Depois, falamos sobre Darwin. Que diz o seguinte: sobrevivem no mundo apenas aqueles que se adaptam melhor a ele. Muito bonito, por um lado, e de agrado dos economistas: no mundo concorrencial, sobrevivem as empresas mais eficientes, de preço menor, o que é ótimo para os consumidores. Mas, na aridez do Nordeste, sobrevivem apenas os homens gabirus, baixos, mal-alimentados e deformados. Num setor onde haja sonegação de impostos, como o de confecção de roupas, pelo que dizem, sobreviverão apenas os sonegadores. E na sociedade capitalista em que vivemos sobreviverão apenas os competitivos, os disciplinados, os obsessivos com eficiência, lucro. Bom, por um lado. Mas, ruim por outro: os banqueiros vencerão os empresários -sobrarão poucos Bill Gates da Microsoft e muitos Mike Milken do mercado financeiro. Os hippies da paz e amor serão vencidos pelos yuppies tipo Nick Leesson do Banco Barings de Singapura, de cabelo com gel, terno e gravata. E os homens de esquerda desaparecerão -só sobrarão homens práticos, ambiciosos, que se acreditam melhores que os outros, pessimistas sobre a natureza humana, numa sociedade desigual -de direita.

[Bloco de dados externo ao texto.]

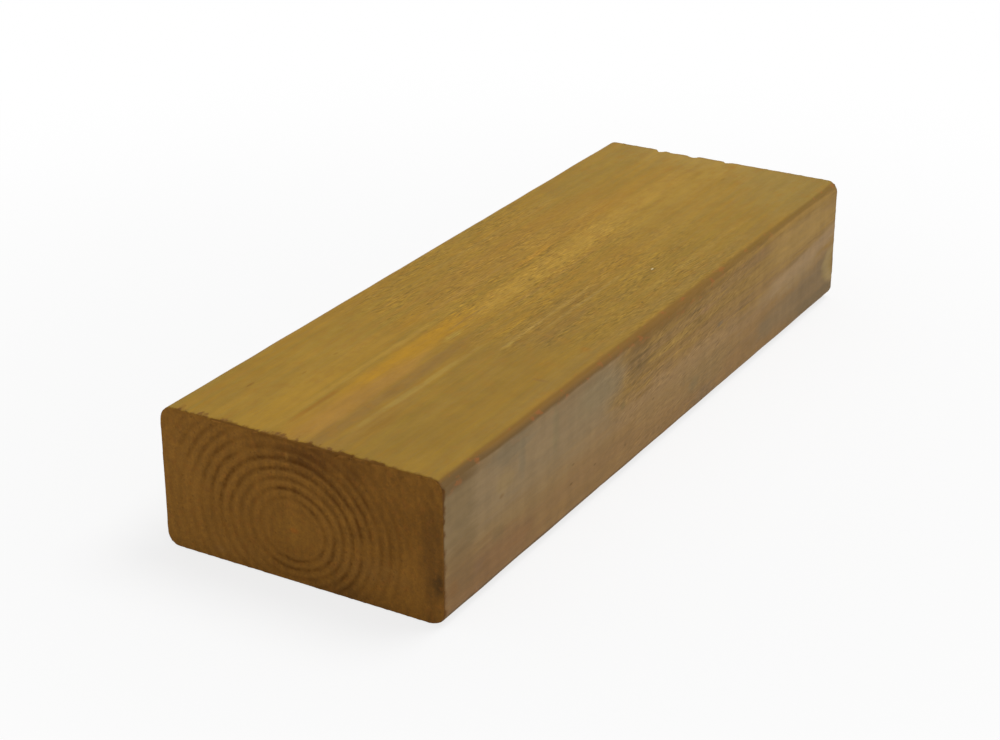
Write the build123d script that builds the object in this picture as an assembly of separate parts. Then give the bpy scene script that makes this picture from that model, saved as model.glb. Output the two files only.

Darwin vai mais longe: a evolução que se produz no tempo -o macaco se tornando bípede e homem- se reproduz na vida de cada ser biológico, isoladamente. Assim, o feto de um cachorrinho é muito parecido com o feto humano. Quer dizer, como fetos, começamos parecidos com nossos ancestrais mamíferos e, depois, reproduzimos o processo de evolução da raça e nos tornamos os seres biológicos que somos hoje -com cérebro mais pesado, cheios de teorias, bípedes e aptos a sobreviver no trânsito das grandes cidades, no desemprego, na violência do crime urbano, com inflação alta etc. Este pedacinho da teoria do Darwin explica a evolução e o currículo de muitos políticos -o governador Carlos Lacerda que começou no Partido Comunista e acabou com o mais temível orador da direita. O que nos permitiria concluir que esta história, de que os homens jovens são de esquerda e envelhecem para a direita, nada mais seria que uma adaptação causada por este meio ambiente de fome, guerras e violência que transforma o homem de esquerda num homem que abomina o risco, detesta sonhar, é prático e ambicioso. Será que é por isto que o presidente passou a considerar a esquerda burra? Que pesadelo!